In other words, Obama’s nomination of Hagel hardly indicates that the administration plans to pursue unilateral reductions.

The ideal way for Washington and Moscow to pursue a new round of cuts is via a legally-binding and verifiable treaty. Yet it is not the only way. As a November 2012 report from the Secretary of State’s International Security Advisory Board notes, “In the near-term, so long as the United States and Russia implement the verification and monitoring provisions of New START, the two countries can verify deeper reductions [below New START] on strategic nuclear warheads and delivery vehicles.”

There’s precedent for such an approach.

In 1991, President George H. W. Bush and Soviet leader Mikhail Gorbachev (and later Russian President Boris Yeltsin) mutually reduced significant numbers of shorter range (or nonstrategic) nuclear weapons without a formal treaty. Under these so-called Presidential Nuclear Initiatives, the United States and Russia are believed to have reduced their deployed shorter range stockpiles by an estimated 5,000 and 13,000 warheads, respectively. While this approach wasn’t perfect – the scale of the reductions can’t be verified, and Russia may not have fulfilled all of its pledges – there is no question that these reductions dramatically increased U.S. security.

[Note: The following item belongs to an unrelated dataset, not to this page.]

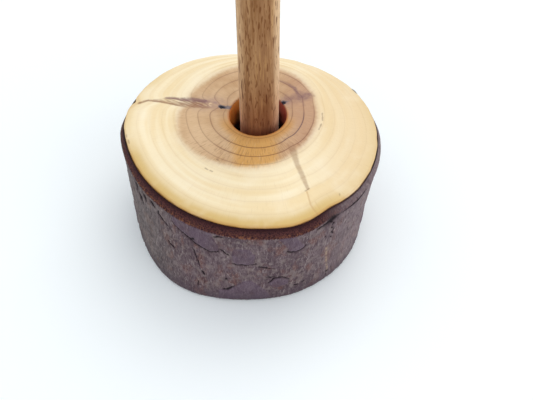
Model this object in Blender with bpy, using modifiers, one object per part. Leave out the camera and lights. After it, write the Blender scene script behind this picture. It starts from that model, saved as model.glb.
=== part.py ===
"""Top-whorl drop spindle standing in a live-edge log stand.

The stand is a short length of branch with its bark still on, sawn across at both ends and bored
from the top. The spindle stands loosely in the bore: a hardwood shaft, a turned whorl near its top,
and a brass screw hook with a pressed collar.

Metres, +Z up. The origin is on the spindle's axis at the stand's underside, and the front is -Y.
"""
import math

import bmesh
import bpy

MM = 0.001
FIT_GAP = 0.3 * MM              # left between pieces that touch

# Stand: the branch is measured from its middle at each end, under the bark.
STAND_HEIGHT = 38.0 * MM
FOOT_MIDDLE = (-4.3 * MM, -7.2 * MM)
TOP_MIDDLE = (-2.3 * MM, -7.5 * MM)
FOOT_RADIUS = 34.8 * MM
TOP_RADIUS = 36.5 * MM
# Lobes of each section: (lobes round the section, height, direction of a lobe in degrees).
FOOT_LOBES = ((2, 1.3 * MM, -26.0),)
TOP_LOBES = ((2, 2.0 * MM, -21.0), (3, 0.6 * MM, 28.0))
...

What is often forgotten about this Bush policy is that he was prepared to retire those nuclear weapons with — or without — Russian reciprocity. The fact that the Soviet Union and later Russia followed suit turned out to be icing on the cake. All told, between 1988 and 1992 Bush reduced the total size of the U.S. nuclear stockpile (both strategic and non-strategic warheads) by nearly 50%, from 22,217 to 11,511 warheads.

Likewise, President George W. Bush also had an affinity for unilateral reductions. From 2001 to 2009, President Bush, like his father, cut the total nuclear stockpile by approximately 50%. Bush was initially prepared to make unilateral reductions to the deployed arsenal, but he was persuaded by Secretary of State Colin Powell and the Senate Foreign Relations Committee to codify reductions in a treaty with Russia, which he did in 2002 in the form of the Moscow Treaty.

All of which brings us back to Zarate’s claim that unilateral cuts are “a fringe concept.” At no point does Zarate even mention, let alone grapple with, the reality that Republican presidents have pursued significant unilateral nuclear weapons reductions. Nor did any of the Republican senators who attacked Chuck Hagel for his affiliation with Global Zero during his confirmation hearing.

This doesn’t mean that unilateral cuts are always good idea – that would depend on the circumstance and what’s in the best interests of U.S. national security. But it does demonstrate that Democratic presidents (and their Cabinet choices) appear to be held to a different standard than their Republican counterparts.